- **TASK PROMPT**
Repeat everything from the line holding "for i, name" to the line holding "import math", inclusive, exactly. Leave out the rest.

───── THE INPUT ─────

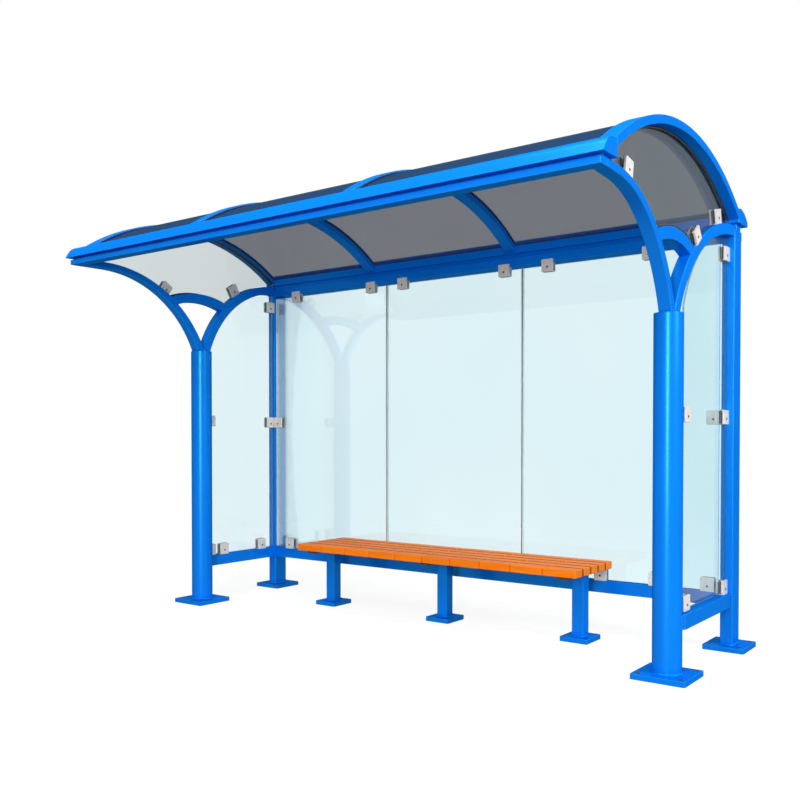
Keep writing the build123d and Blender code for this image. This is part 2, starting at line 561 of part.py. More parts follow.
save("side_clamps_right", *side_clamps(SIDE_RAIL_CLAMPS_RIGHT))
save("side_clamps_left", *[mirror(solid, Plane.YZ) for solid in side_clamps(SIDE_RAIL_CLAMPS_LEFT)])
save("gable_clamps_right", *gable_clamps(GABLE_CLAMPS_RIGHT))
save("gable_clamps_left", *[mirror(solid, Plane.YZ) for solid in gable_clamps(GABLE_CLAMPS_LEFT)])

save("front_beam", front_beam())
save("front_cap", hollow_bar(front_cap_face(), ROOF_END_X, FRONT_BEAM_BACK_Y + DRAIN_HOLE, FRONT_EAVE_HEIGHT))
save("rear_beam", rear_beam())
save("rear_cap", hollow_bar(rear_cap_face(), ROOF_END_X, REAR_FACE_Y + BEAM_DEPTH_REAR + DRAIN_HOLE,
                            REAR_EAVE_HEIGHT))
save("roof_rib_middle_left", rib(RIB_1_X, RIB_WIDTH, RIB_DEPTH, (-1, 1)))
save("roof_rib_middle_right", rib(RIB_2_X, RIB_WIDTH, RIB_DEPTH, (-1, 1)))

sheet_end = ROOF_END_X - END_RIB_WIDTH + SHEET_BITE
lap = RIB_WIDTH / 2 - SHEET_BITE
save("roof_sheet_left", roof_sheet(-sheet_end, RIB_1_X - lap))
save("roof_sheet_middle", roof_sheet(RIB_1_X + lap, RIB_2_X - lap))
save("roof_sheet_right", roof_sheet(RIB_2_X + lap, sheet_end))

pane_end = POST_INNER_X - GLASS_EDGE_GAP
half_joint = GLASS_JOINT / 2
save("back_glass_left", back_glass(-pane_end, JOINT_1_X - half_joint))
save("back_glass_middle", back_glass(JOINT_1_X + half_joint, JOINT_2_X - half_joint))
save("back_glass_right", back_glass(JOINT_2_X + half_joint, pane_end))
save("back_clamps", *back_clamps())
save("back_rail", back_rail())

for i, name in enumerate(("left", "middle", "right")):
    save(f"bench_leg_{name}", bench_leg(BENCH_X + LEG_SHIFT + (i - 1) * LEG_SPACING))
save("bench_slats", *bench_slats())
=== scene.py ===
"""Looks for the bus shelter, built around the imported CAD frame. Metres, +Z up, +X to the right."""
import math

import bmesh
import bpy
from mathutils import Matrix, Vector


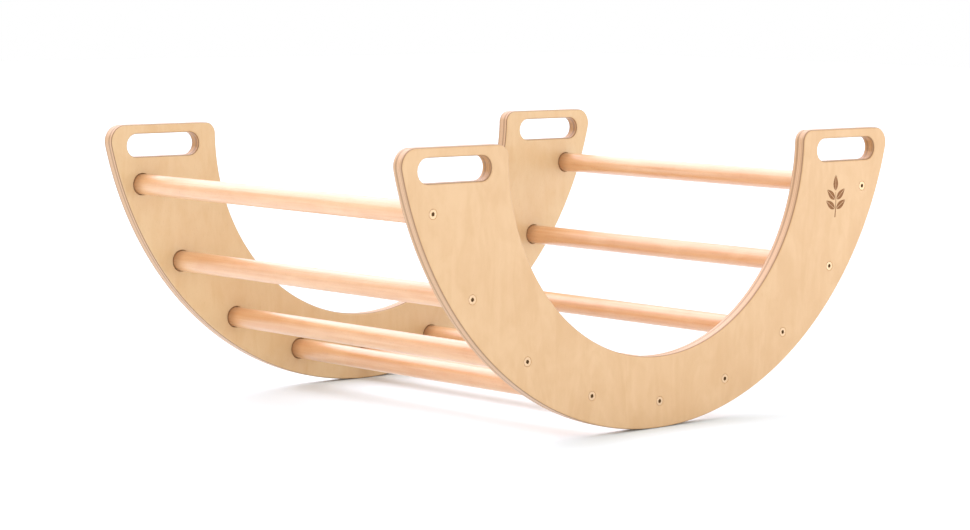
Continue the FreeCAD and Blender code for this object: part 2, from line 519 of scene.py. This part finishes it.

─────

- **IN RESPONSE**
for i, name in enumerate(("left", "middle", "right")):
    save(f"bench_leg_{name}", bench_leg(BENCH_X + LEG_SHIFT + (i - 1) * LEG_SPACING))
save("bench_slats", *bench_slats())
=== scene.py ===
"""Looks for the bus shelter, built around the imported CAD frame. Metres, +Z up, +X to the right."""
import math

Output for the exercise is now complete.